>> Begin

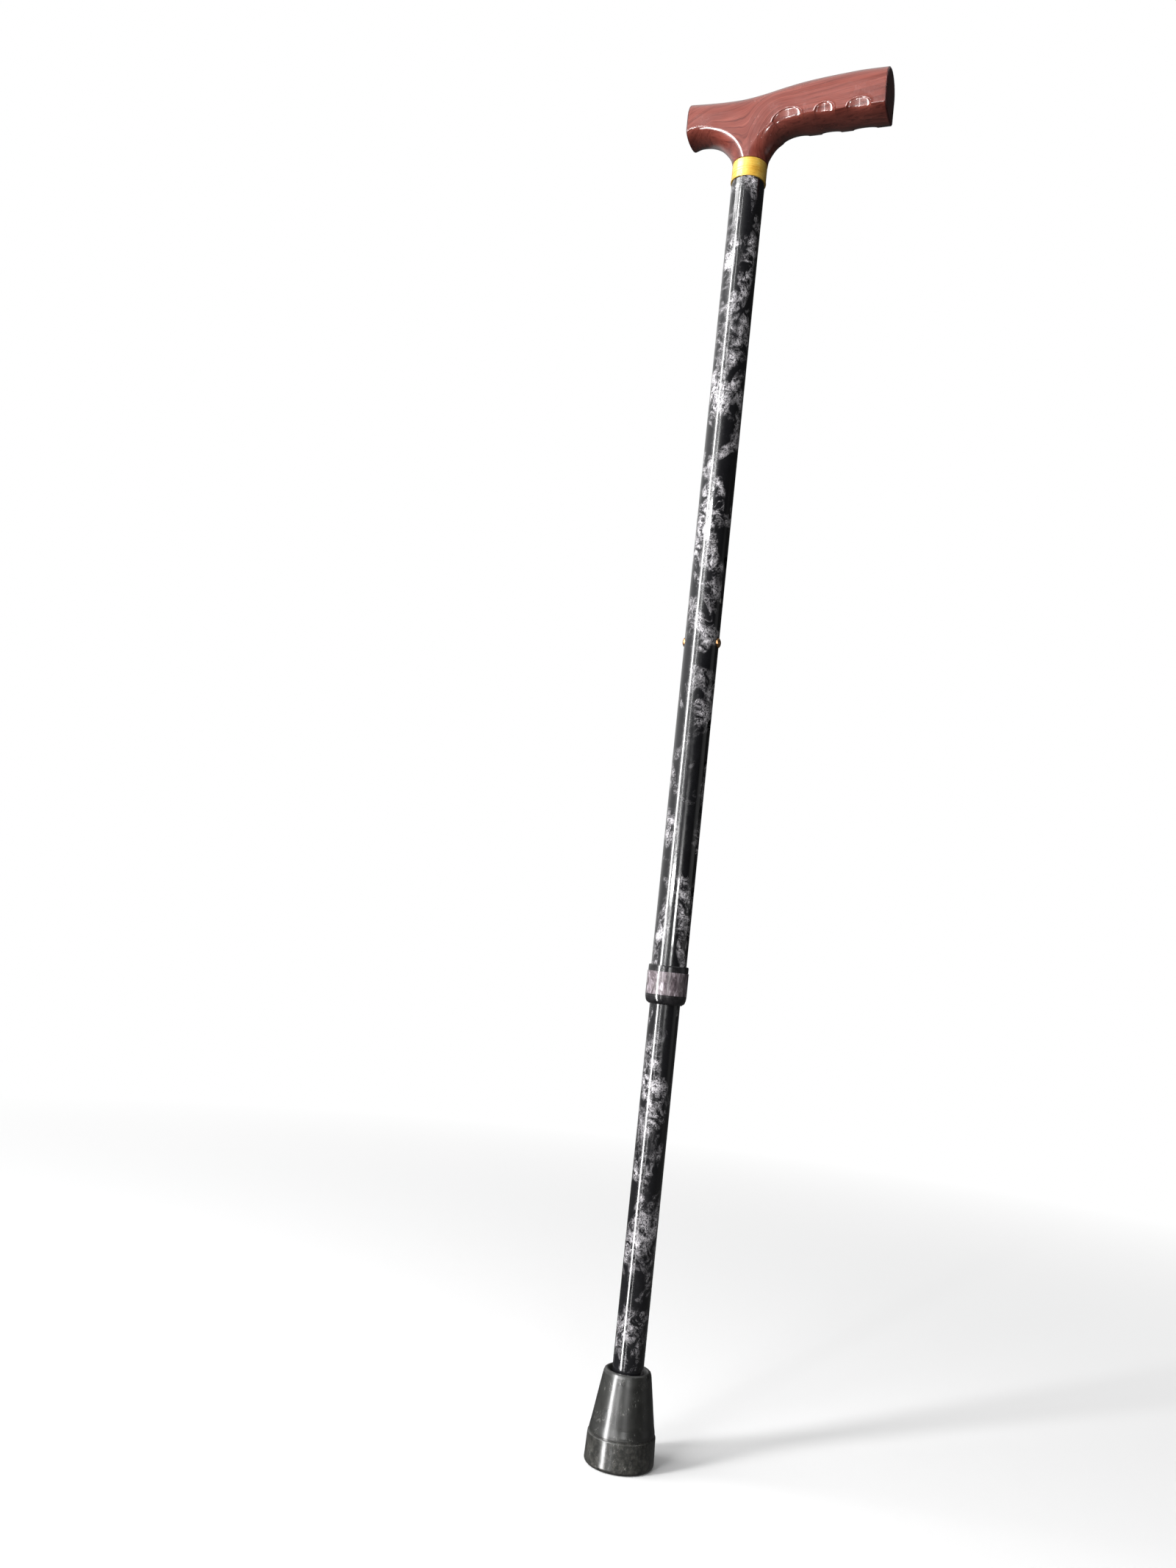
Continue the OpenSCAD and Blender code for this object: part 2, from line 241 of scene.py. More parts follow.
class Shader:
    """A material with one Principled shader, and short calls for the nodes that feed it."""

    def __init__(self, name, base, rough, metal=0.0, specular=0.5, coat=0.0, coat_rough=0.03, ior=1.5):
        self.material = bpy.data.materials.new(name)
        self.material.use_nodes = True
        self.tree = self.material.node_tree
        self.tree.nodes.clear()
        self.output = self.add("ShaderNodeOutputMaterial")
        self.bsdf = self.add("ShaderNodeBsdfPrincipled")
        self.link(self.bsdf.outputs[0], self.output.inputs["Surface"])
        put = {"Base Color": (*base, 1), "Roughness": rough, "Metallic": metal, "IOR": ior,
               "Specular IOR Level": specular, "Coat Weight": coat, "Coat Roughness": coat_rough}
        for socket, value in put.items():
            self.bsdf.inputs[socket].default_value = value
        self.place = self.add("ShaderNodeTexCoord").outputs["Object"]

    def add(self, kind, **settings):
        node = self.tree.nodes.new(kind)
        for key, value in settings.items():
            setattr(node, key, value)
        return node

    def link(self, a, b):
        self.tree.links.new(a, b)

    def feed(self, socket, value):
        if isinstance(value, bpy.types.NodeSocket):
            self.link(value, socket)
        else:
            socket.default_value = value

    def to(self, name, value):
        self.link(value, self.bsdf.inputs[name])

    def math(self, operation, a, b=None, c=None, clamp=False):
        node = self.add("ShaderNodeMath", operation=operation, use_clamp=clamp)
        for socket, value in zip(node.inputs, (a, b, c)):
            if value is not None:
                self.feed(socket, value)
        return node.outputs[0]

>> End

**What you need to do**. All of the data must be returned exactly.

**Output of the exercise**.
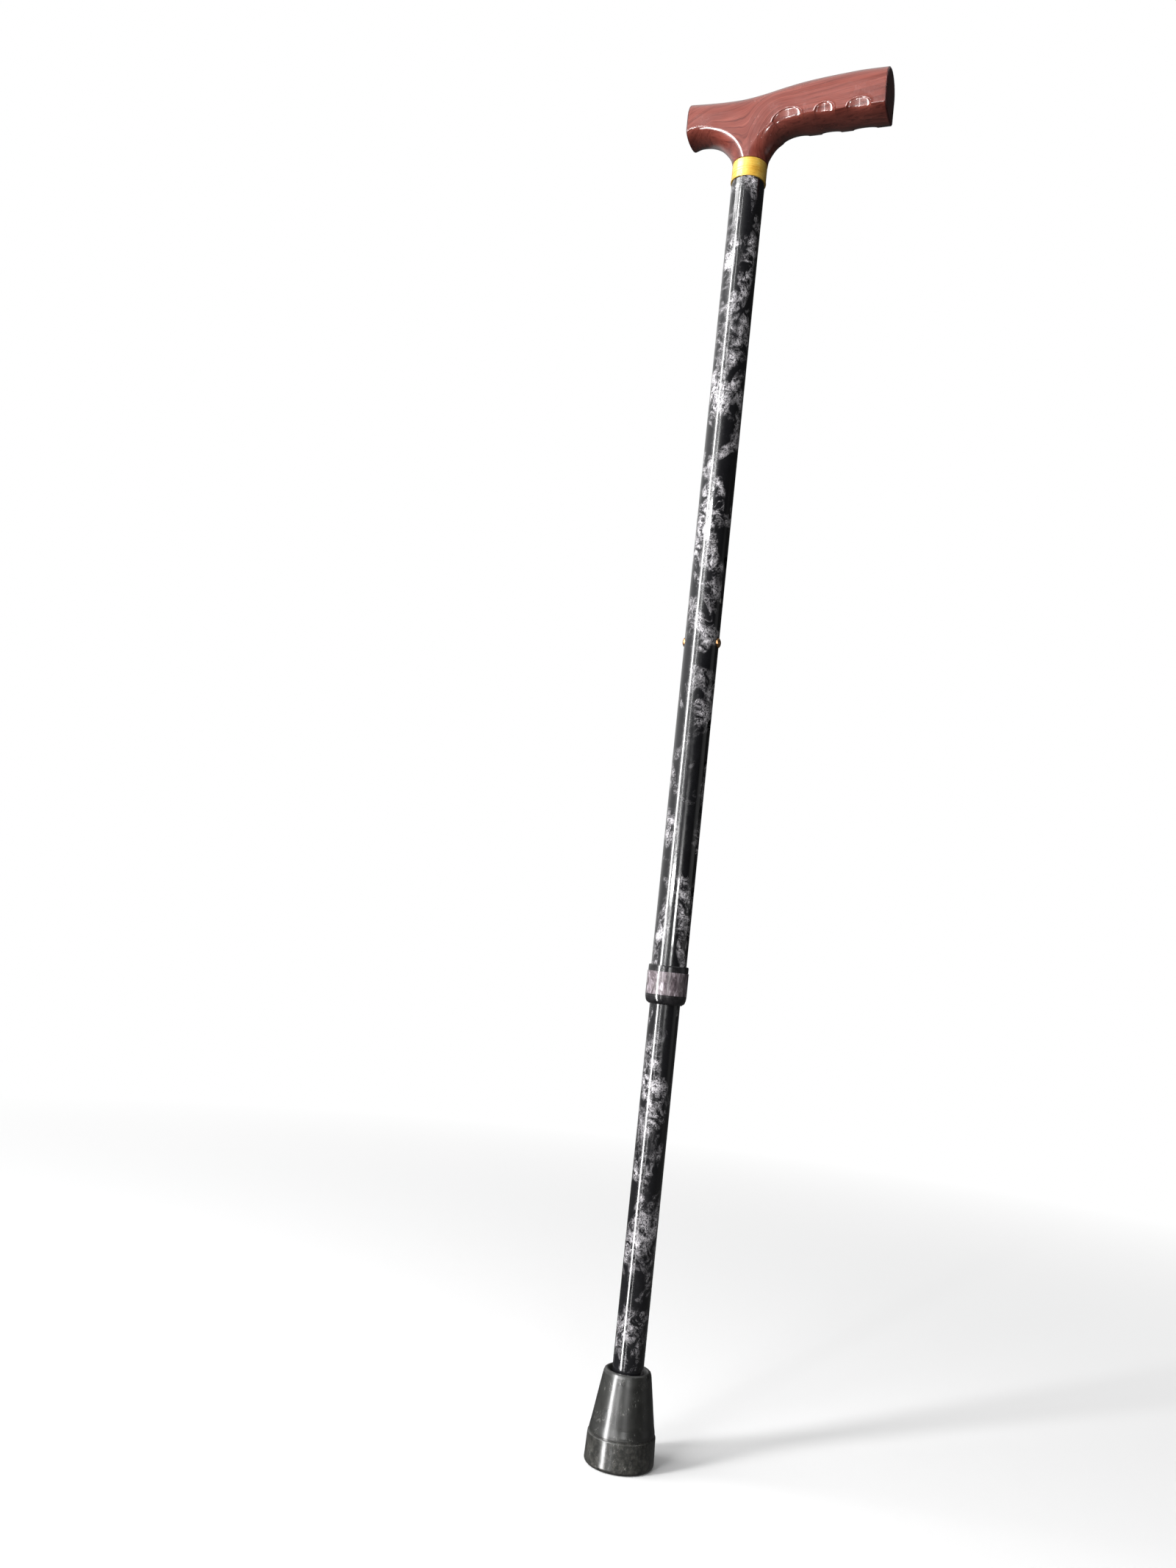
Continue the OpenSCAD and Blender code for this object: part 2, from line 241 of scene.py. More parts follow.
class Shader:
    """A material with one Principled shader, and short calls for the nodes that feed it."""

    def __init__(self, name, base, rough, metal=0.0, specular=0.5, coat=0.0, coat_rough=0.03, ior=1.5):
        self.material = bpy.data.materials.new(name)
        self.material.use_nodes = True
        self.tree = self.material.node_tree
        self.tree.nodes.clear()
        self.output = self.add("ShaderNodeOutputMaterial")
        self.bsdf = self.add("ShaderNodeBsdfPrincipled")
        self.link(self.bsdf.outputs[0], self.output.inputs["Surface"])
        put = {"Base Color": (*base, 1), "Roughness": rough, "Metallic": metal, "IOR": ior,
               "Specular IOR Level": specular, "Coat Weight": coat, "Coat Roughness": coat_rough}
        for socket, value in put.items():
            self.bsdf.inputs[socket].default_value = value
        self.place = self.add("ShaderNodeTexCoord").outputs["Object"]

    def add(self, kind, **settings):
        node = self.tree.nodes.new(kind)
        for key, value in settings.items():
            setattr(node, key, value)
        return node

    def link(self, a, b):
        self.tree.links.new(a, b)

    def feed(self, socket, value):
        if isinstance(value, bpy.types.NodeSocket):
            self.link(value, socket)
        else:
            socket.default_value = value

    def to(self, name, value):
        self.link(value, self.bsdf.inputs[name])

    def math(self, operation, a, b=None, c=None, clamp=False):
        node = self.add("ShaderNodeMath", operation=operation, use_clamp=clamp)
        for socket, value in zip(node.inputs, (a, b, c)):
            if value is not None:
                self.feed(socket, value)
        return node.outputs[0]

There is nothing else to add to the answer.